WHAT TO PRODUCE: Quote the data below in full, please, without altering anything.

— Start of SOURCE DATA —

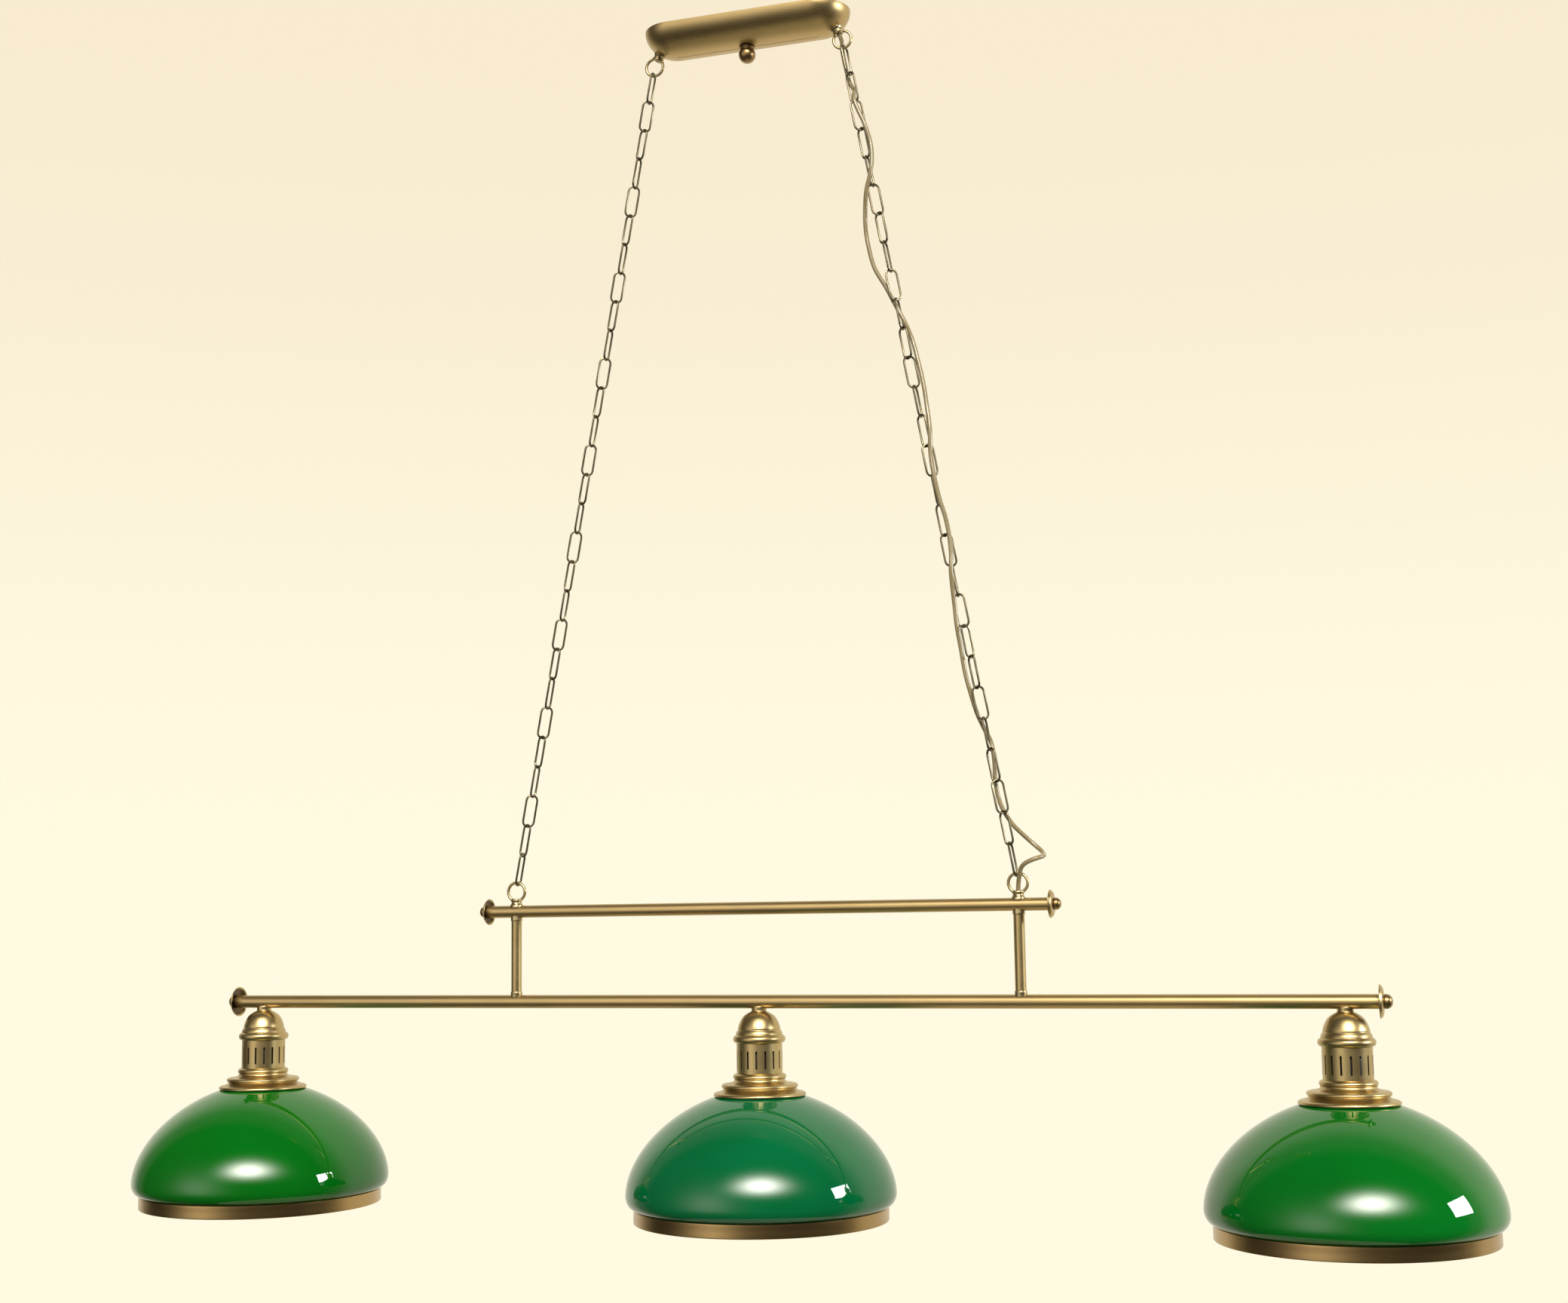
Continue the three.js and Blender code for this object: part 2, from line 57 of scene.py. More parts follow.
# ---- dimensions shared with the CAD ----
CANOPY_HALF, CANOPY_RADIUS, CANOPY_DEPTH, CANOPY_WALL = 87.5, 37.5, 30, 1.3
RING_RADIUS, RING_WIRE, RING_OPENING = 10.5, 1.7, 26.3
CANOPY_FOOT, FRAME_FOOT = 16.4, 18
CANOPY_RING, CANOPY_LEAN = (116.3, 0, -37.8), 26
FRAME_RING = (295, 0, -1006.3)
LINK_COUNT, LINK_WIRE, LINK_END = 28, 1.25, 6.2
RING_TO_LINK, LOOSE_LINK, FUSED_LINK = 3.15, 2.8, 2.2
# The linkage is opened at the left chain's lower end. Its last link reaches this much further up
# than the CAD's, so it stays clear of the link above when the lamp sways.
OPEN_PIVOT_PLAY = 0.6
CABLE_RADIUS = 2.5
UPPER = {"z": -1029, "radius": 7, "end": 332, "flange": 15, "finial": 6.5, "reach": 7.3}
LOWER = {"z": -1131.5, "radius": 7.5, "end": 665, "flange": 17.3, "finial": 7.5, "reach": 8.3}
POST_X, POST_RADIUS = 295, 6
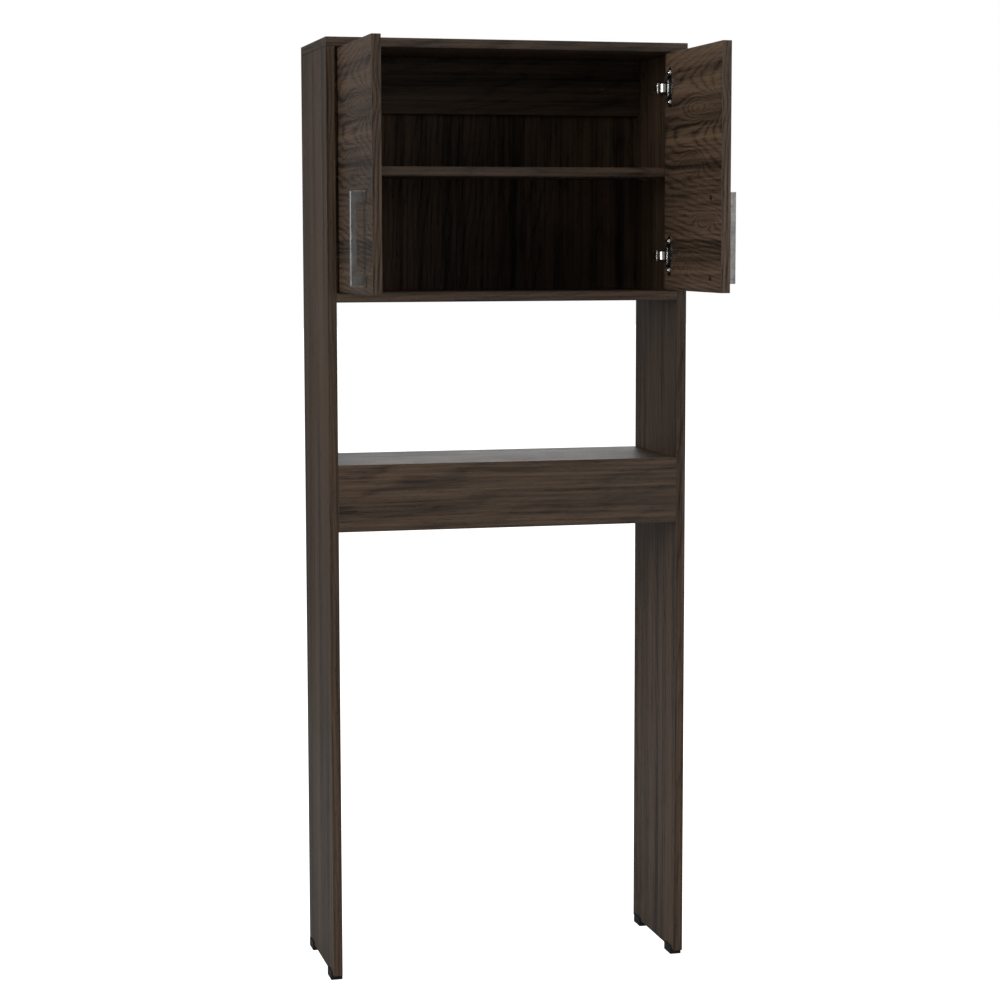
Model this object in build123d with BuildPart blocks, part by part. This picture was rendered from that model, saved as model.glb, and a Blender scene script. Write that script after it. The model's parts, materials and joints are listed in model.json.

— End of SOURCE DATA —

OUTPUT:
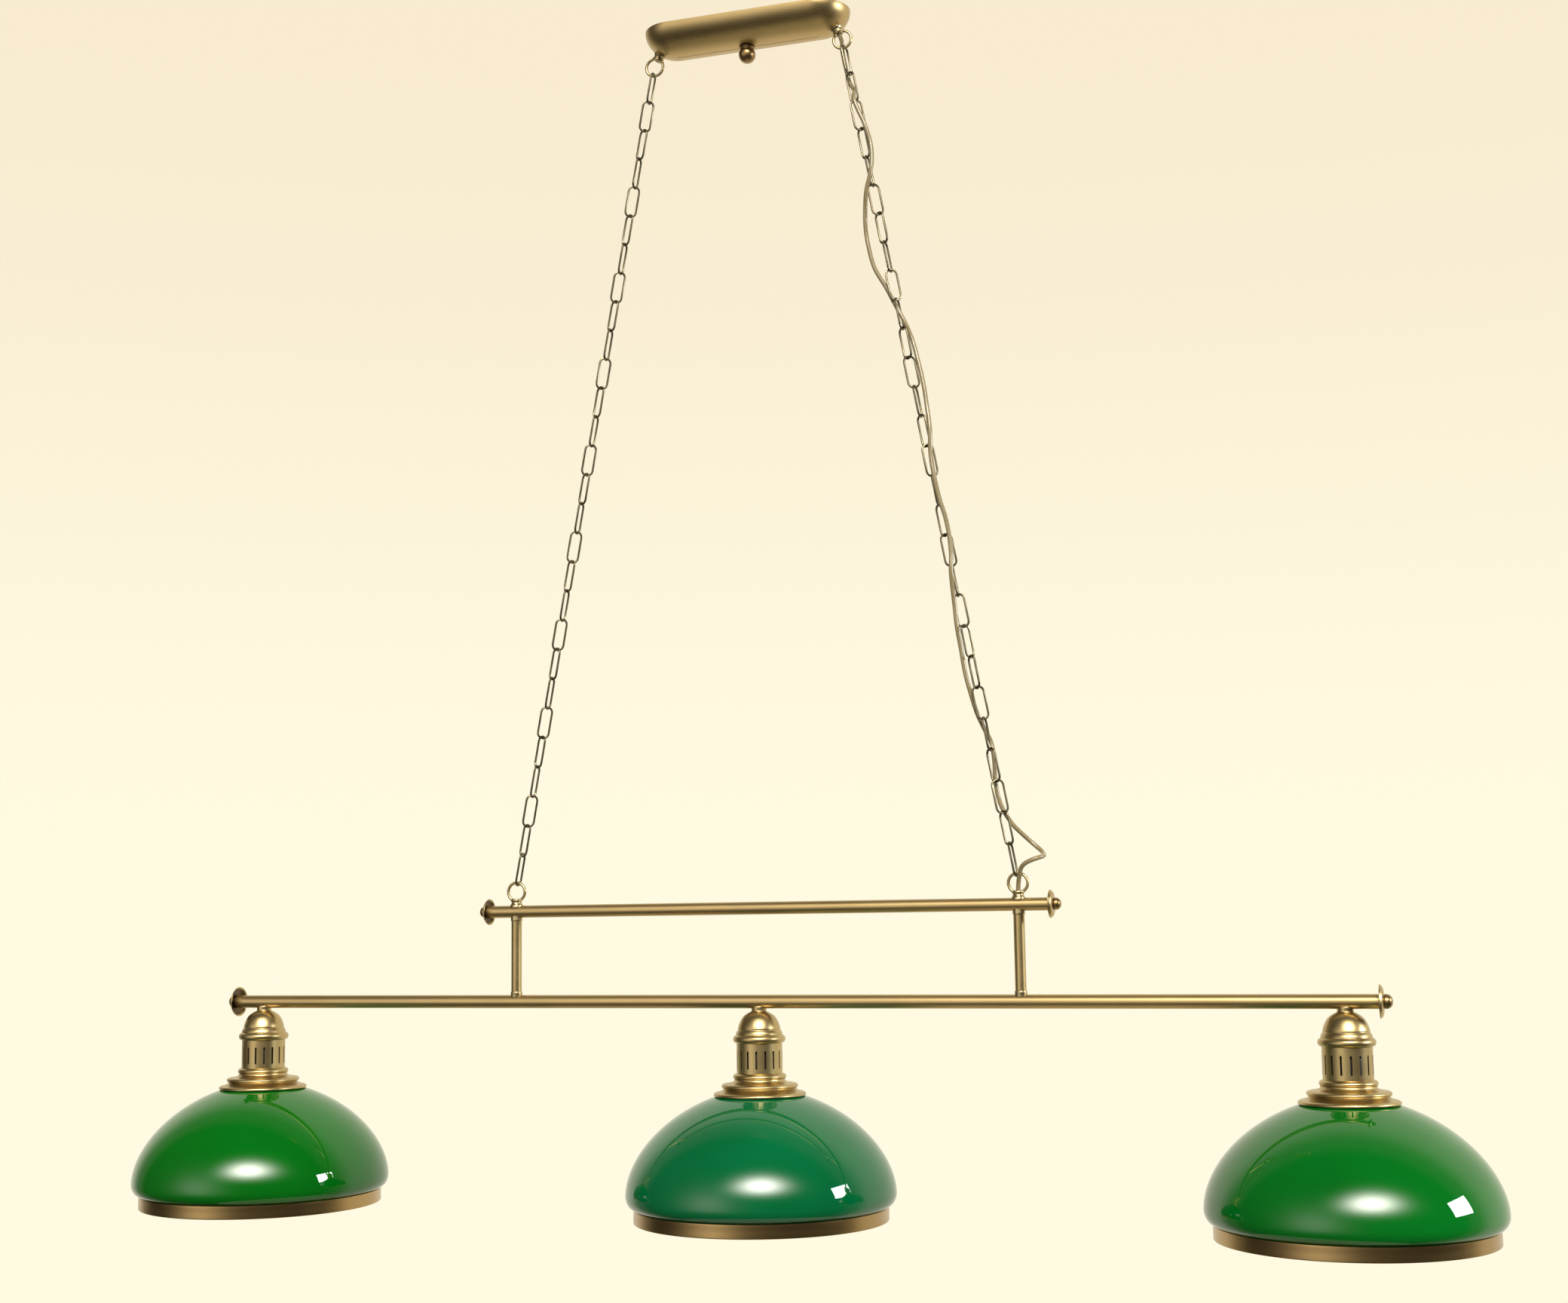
Continue the three.js and Blender code for this object: part 2, from line 57 of scene.py. More parts follow.
# ---- dimensions shared with the CAD ----
CANOPY_HALF, CANOPY_RADIUS, CANOPY_DEPTH, CANOPY_WALL = 87.5, 37.5, 30, 1.3
RING_RADIUS, RING_WIRE, RING_OPENING = 10.5, 1.7, 26.3
CANOPY_FOOT, FRAME_FOOT = 16.4, 18
CANOPY_RING, CANOPY_LEAN = (116.3, 0, -37.8), 26
FRAME_RING = (295, 0, -1006.3)
LINK_COUNT, LINK_WIRE, LINK_END = 28, 1.25, 6.2
RING_TO_LINK, LOOSE_LINK, FUSED_LINK = 3.15, 2.8, 2.2
# The linkage is opened at the left chain's lower end. Its last link reaches this much further up
# than the CAD's, so it stays clear of the link above when the lamp sways.
OPEN_PIVOT_PLAY = 0.6
CABLE_RADIUS = 2.5
UPPER = {"z": -1029, "radius": 7, "end": 332, "flange": 15, "finial": 6.5, "reach": 7.3}
LOWER = {"z": -1131.5, "radius": 7.5, "end": 665, "flange": 17.3, "finial": 7.5, "reach": 8.3}
POST_X, POST_RADIUS = 295, 6
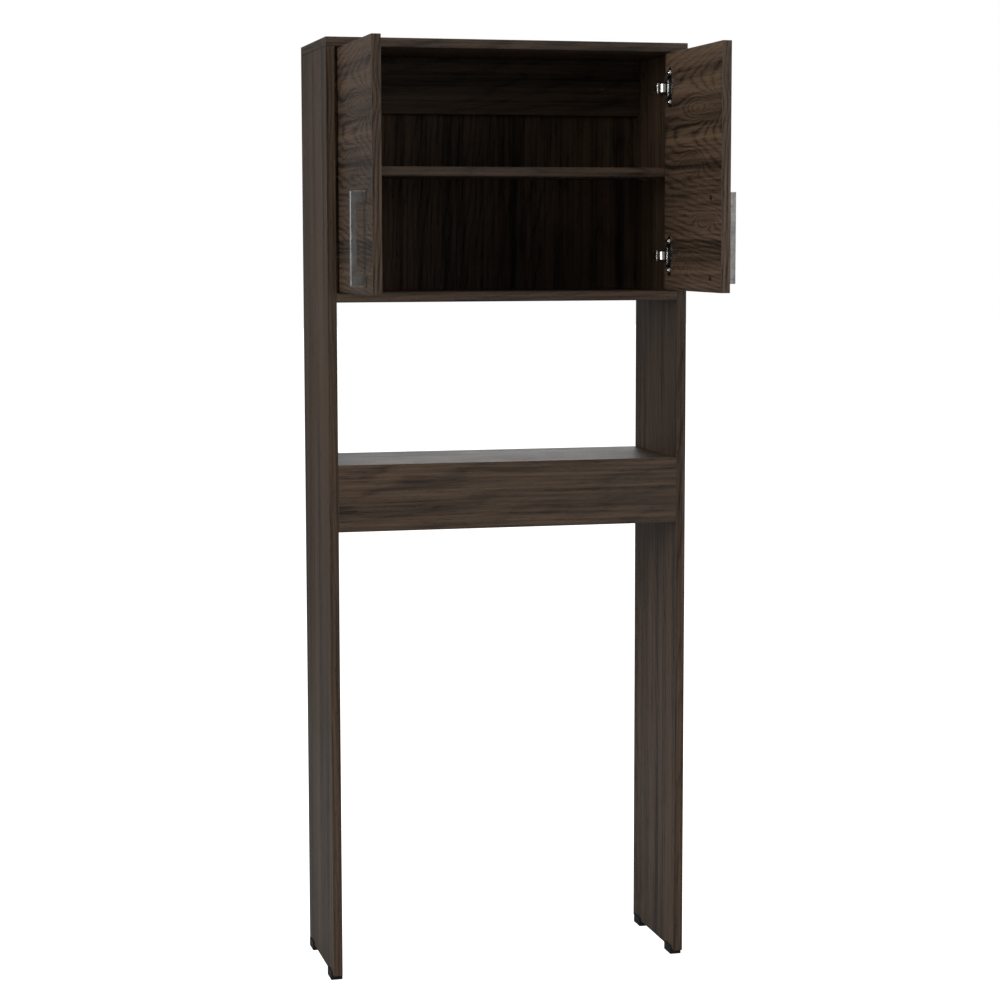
Model this object in build123d with BuildPart blocks, part by part. This picture was rendered from that model, saved as model.glb, and a Blender scene script. Write that script after it. The model's parts, materials and joints are listed in model.json.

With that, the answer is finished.